2. Align essential skills with your business values

A sure-fire way to get essential skills firmly embedded in your organisational culture is to link them to your company values. Mapping the essential skills that are required to embody those values and the associated behaviours and culture, makes it clear to all employees which skills are in focus, and therefore provides a solid foundation for their development.

For example, at Skills Builder, one of our values is ‘We take every chance to reflect, learn, improve and innovate’, so we apply our staying positive skills as we spot opportunities in challenging situations and create new plans to use these opportunities.

3. Encourage employees to understand their essential skill sets 

Once you’ve set out and communicated the importance of essential skills to individuals and to the organisation, this is where you can really begin to identify your teams’ skill strengths and essential skill sets. 

Employees can use our online self-assessment tool, Skills Builder Benchmark, to identify their own essential skill strengths and areas for development. It’s key to enabling an organisation-wide view of your teams’ skill levels and target professional development accordingly.

Benchmark provides downloadable reports on personalised strengths, areas for development, and suggested next steps, and admin-level access will allow line managers or HR and L&D professionals to collate and measure learner data. 

4. Encourage line managers to use the Framework for skills development conversations

Once employees are aware of their essential skill sets, encourage line managers to consider the Framework as a tool which provides a language to have more fruitful development conversations around skills. Skills Builder Benchmark enhances this dialogue, with detailed skills reports acting as a great foundation for these types of conversations.

The Framework makes progression and measurement clear, so if you’re wanting to enhance the team’s teamwork skills, you could set personalised targets for them – building from Step 6 where an individual has mastered contributing to a group discussion to Step 7 where they develop this by also recognising the value of others' ideas as part of decision making.

Make sure you provide opportunities for your team to build these skills though – discussing them alone, while reflective and useful, might not be enough to grow your team’s skills. You could work together on identifying what those opportunities might be, or connect the skill in question to an upcoming project. 

5. Align upcoming projects or responsibilities with the essential skill step 

Align upcoming projects or responsibilities with the essential skill step so that employees understand that they are building essential skills alongside technical skills and knowledge. Give your team space to reflect and identify roles within projects where they can apply and build on their strengths and improve gaps. If, for example, an individual wants to work on aiming high step 7: setting goals, ordering and prioritising tasks to achieve them – ask them to lead a small project, or schedule a series of work. 

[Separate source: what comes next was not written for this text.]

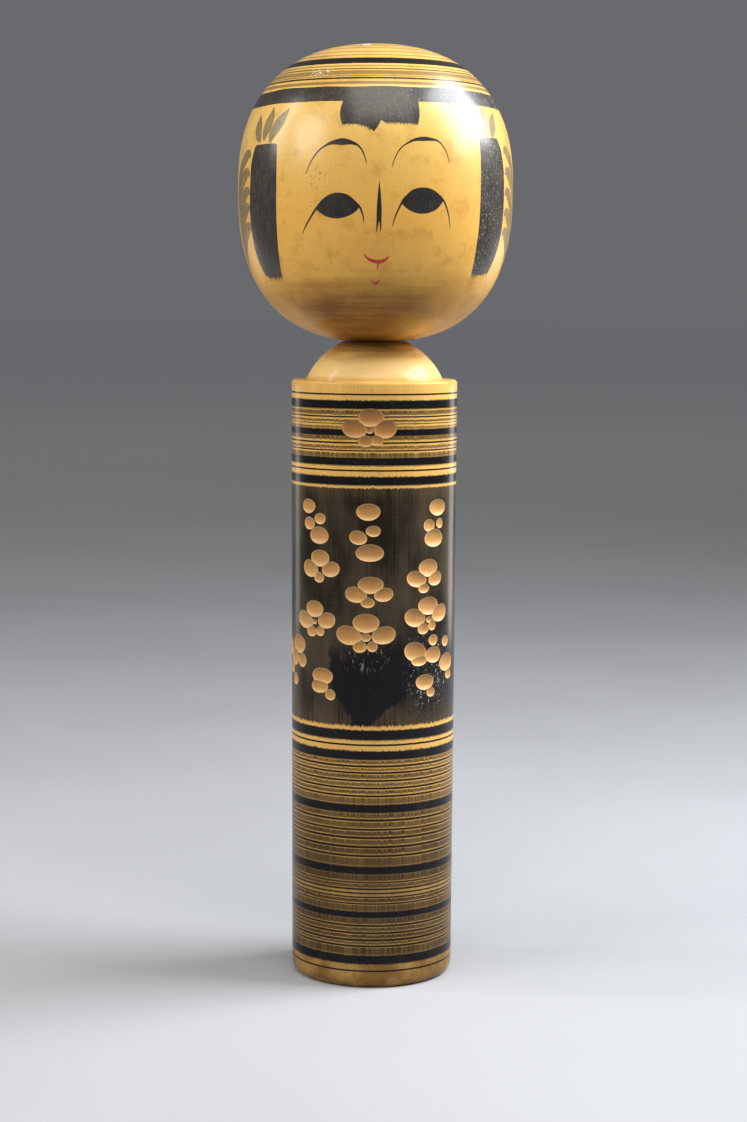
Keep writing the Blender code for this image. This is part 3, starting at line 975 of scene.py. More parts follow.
def build_groups():
    """The effects that several finishes share."""
    # Where a point lies on a turned piece, in millimetres and degrees.
    w, _, out = new_group(
        "Turned Place", [], [("Point", "v"), ("Degrees", "f"), ("Height", "f"), ("Radius", "f")],
    )
    place = w.values(w.node("ShaderNodeTexCoord"))["Object"]
    point = w.stretched(place, (1000, 1000, 1000))
    parts = w.values(w.node("ShaderNodeSeparateXYZ", Vector=point))
    turn = w.math("ARCTAN2", parts["X"], parts["Y"] * -1.0)
    w.feed(out, "Point", point)
    w.feed(out, "Degrees", turn * (180 / math.pi))
    w.feed(out, "Height", parts["Z"])
    w.feed(out, "Radius", w.math("SQRT", parts["Y"] * parts["Y"] + parts["X"] * parts["X"]))

    # Wood with long fibres up the piece, soft growth figure and fine pores.
    w, given, out = new_group(
        "Wood Grain",
        [("Point", "v", None), ("Light", "c", (0.6, 0.4, 0.2)), ("Dark", "c", (0.4, 0.25, 0.1)),
         ("Figure", "f", 0.5), ("Pores", "f", 0.3)],
        [("Color", "c"), ("Height", "f"), ("Fibre", "f")],
    )
    point = given["Point"]
    fibre = w.noise(point, (1.6, 1.6, 0.035), 4.0, 0.6)
    fine = w.noise(point, (4.5, 4.5, 0.12), 2.0, 0.5)
    bend = w.noise(point, (0.03, 0.03, 0.008), 2.0, 0.5)
    parts = w.values(w.node("ShaderNodeSeparateXYZ", Vector=point))
    # The heart of the trunk lies a little to one side of the piece.
    off_x, off_y = parts["X"] + 9.0, parts["Y"] - 14.0
    reach = w.math("SQRT", off_x * off_x + off_y * off_y)
    wave = w.math("SINE", bend * 34.0 + reach * 0.95)
    ring = w.between(wave, -1.0, 1.0)
    share_dark = (ring - 0.5) * (given["Figure"] * 0.6) + w.between(fibre, 0.3, 0.7, smooth=False)
    darkness = w.math("MULTIPLY", share_dark, given["Figure"], clamp=True)
    base = w.blend(darkness, given["Light"], given["Dark"])
    pore = w.between(fine, 0.62, 0.75)
    pored = w.blend(pore * given["Pores"], base, given["Dark"])
    w.feed(out, "Color", pored)
    w.feed(out, "Height", fibre - pore * 0.4)
    w.feed(out, "Fibre", fibre)

    # Paint creeps along the fibres, so the edge of a ring is ragged.
    w, given, out = new_group(
        "Fibre Creep", [("Point", "v", None), ("Height", "f", 0.0), ("Amount", "f", 0.4)],
        [("Height", "f"), ("Comb", "f")],
    )
    point = given["Point"]
    comb = w.noise(point, (1.35, 1.35, 0.020), 1.0, 0.5)
    w.feed(out, "Height", (comb - 0.5) * given["Amount"] + given["Height"])
    w.feed(out, "Comb", w.between(comb, 0.36, 0.64, smooth=False))

    # Ink that is dense where the brush was full and lets specks of the ground through.
    w, given, out = new_group(
        "Brushed Ink",
        [("Point", "v", None), ("Ink", "c", (0.01, 0.01, 0.01)), ("Ground", "c", (0.4, 0.25, 0.1)),
         ("Thinness", "f", 0.1), ("Specks", "f", 0.2)],
        [("Color", "c"), ("Roughness", "f"), ("Height", "f")],
    )
    point = given["Point"]
    sweep = w.noise(point, (1.3, 1.3, 0.10), 3.0, 0.6)
    cloud = w.noise(point, 0.16, 4.0, 0.62)
    thin = w.between(sweep * 0.6 + cloud * 0.4, 0.42, 0.68) * given["Thinness"]
    inked = w.blend(thin, given["Ink"], given["Ground"])
    speck = w.between(w.noise(point, 1.5, 3.0, 0.6), 0.60, 0.72) * given["Specks"]
    w.feed(out, "Color", w.blend(speck, inked, (0.42, 0.42, 0.40)))
    w.feed(out, "Roughness", cloud * 0.3 + (speck * 0.5 + 0.25))
    w.feed(out, "Height", w.noise(point, 1.1, 3.0, 0.6))

    # Handling wear: dust in the lacquer, fine scratches and small stains.
    w, given, out = new_group(
        "Handling Wear",
        [("Point", "v", None), ("Dust", "f", 0.3), ("Scratches", "f", 0.3), ("Stains", "f", 0.3)],
        [("Dust", "f"), ("Scratches", "f"), ("Stains", "f"), ("Height", "f")],
    )
    point = given["Point"]
    dust = w.between(w.spots(point, 0.55), 0.10, 0.04)
    picked = w.between(w.noise(point, 0.22, 2.0, 0.5), 0.52, 0.62)
    w.feed(out, "Dust", dust * picked * given["Dust"])
    tilted = w.node("ShaderNodeVectorRotate", {"rotation_type": "EULER_XYZ"},
                    Rotation=(0.35, 0.25, 0.0), Vector=point)
    lines = w.noise(w.values(tilted)["Vector"], (2.6, 2.6, 0.07), 1.0, 0.4)
    patch = w.between(w.noise(point, 0.06, 2.0, 0.5), 0.50, 0.66)
    scratch = w.between(lines, 0.66, 0.74) * patch * given["Scratches"]
    w.feed(out, "Scratches", scratch)
    blotch = w.between(w.noise(point, 0.11, 5.0, 0.66), 0.56, 0.74)
    w.feed(out, "Stains", blotch * given["Stains"])
    w.feed(out, "Height", w.noise(point, 0.05, 3.0, 0.55))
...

Embedding essential skills has benefits beyond the skills themselves 

Organisations who are using the Skills Builder approach find that using the shared, accessible language in the Universal Framework makes articulating skills goals easier. 

I’ve been able to identify where I need to focus my time on developing skills, and have the ability to articulate what I want to develop.”

– Employee, The Brilliant Club

For managers and talent teams, using a structured approach to essential skills was reflected in a 67% improvement in their team’s performance. We also recently reported that essential skills in the workplace can drive life and job satisfaction, as well as meeting employee expectations for their own development.